Please understand me. Everything we do is meant to be for the glory of God, but I think it is possible that because we don’t understand the honor that he has bestowed on us as his divine image-bearers, we can let our own self-doubt and self-loathing get in the way of what we could be doing for him.

This all speaks to purpose, and it flows from the basic fact of our existence. God has given us life. That means in part that “life” is the point of all this existing. He has called man to go and “live.” The purpose of man is to live. Jesus said he came to give us “life and life abundant” or “to the full” (Jn 10:10). There is something about that word “life” that goes with “creation” that goes with “glory”. We are destined as Christians to be “glorified” with him in heaven. If we are supposed to be living a restored life in Christ Jesus, then we are, in some way, supposed to be living a “glorified” life now, at least in part.

Here’s an example in Scripture of what it looks like to get a good and humble kind of glory here in this life: Proverbs 19:11 says, “Good sense makes one slow to anger, and it is his glory to overlook an offense.”  The writer is saying that if one is slow to anger and can overlook an offense, it shows that he has good sense, and good sense is glorious.  It is to his glory that he does this. In what way is it glorious?  It is glorious In the fact that it is an imitation of God to be slow to anger.  To the extent that we are imitation the One who is and always will be most glorious, we are glorious.  

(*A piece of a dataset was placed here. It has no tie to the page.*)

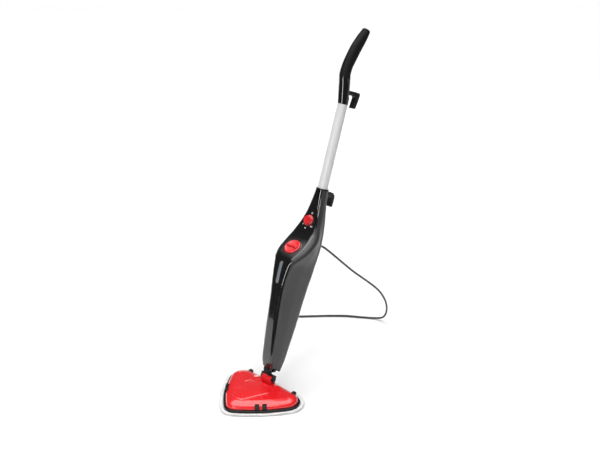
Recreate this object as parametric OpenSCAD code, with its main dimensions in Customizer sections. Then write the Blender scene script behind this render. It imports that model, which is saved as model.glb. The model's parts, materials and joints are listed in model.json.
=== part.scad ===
// Steam mop: triangular floor head, two-axis neck, steam body with tank,
// silver tube and a curved handle, with its cord led to a tied hank.
// Origin on the floor under the head, +Z up, front of the mop towards -Y.

/* [Head] */
// width of the head's base at its rear corners, mm
head_width = 285; // [240:320]
// thickness of the cleaning pad, mm
pad_thick = 4; // [3:8]
// margin of the pad outside the base, mm
pad_margin = 15; // [8:18]
// height of the black base edge, mm
base_thick = 7; // [6:12]

/* [Pole] */
// lean of the pole from upright at rest, degrees
lean = 19; // [0:30]
// outside diameter of the silver tube, mm
tube_d = 32; // [28:36]
// length of the steam body along the pole, mm
body_top = 615; // [560:660]
// where the tube meets the handle, along the pole, mm
tube_top = 889; // [850:920]
// wall of the body shells, mm
wall = 2.6; // [2:4]

/* [Controls] */
// diameter of the steam dial, mm
dial_d = 35; // [30:40]
// diameter of the tank cap, mm
cap_d = 54; // [46:60]
// length of the water level window, mm
window_len = 70; // [50:90]

/* [Cord] */
// outside diameter of the mains cord, mm
cord_d = 7; // [6:8]

/* [Hidden] */
jy = 38;
jz = 52;
off = -46;
pin_w = -4.2;
py = jy + pin_w * sin(lean);
pz = jz + pin_w * cos(lean);
swing_w = 26;
bar_r = 14;
tr = tube_d / 2;
cr = cord_d / 2;
base_z = pad_thick + 0.4;
cover_z = base_z + base_thick;
elbow_z = base_z + 17;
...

Most Christians seem to think that glorifying God in this life means going to church as much as possible and worshiping. Also worshiping at home, and in the car. This is true, but not the whole truth. If it were the whole truth then we’d be right to hate ourselves, because we don’t spend twenty-four seven singing songs about God and to God (which I love to do). But I say that our whole life, whatever we do, whether we eat or drink, do it all for the glory of God (1 Cor 10:31). How? By pursuing life as a creator because you are created by the Creator for that very purpose, and by doing this creating in the way that God would have us do, by displaying his character and nature in the process. Take your place as “i am” because he is the ultimate “I AM” and you bear his image.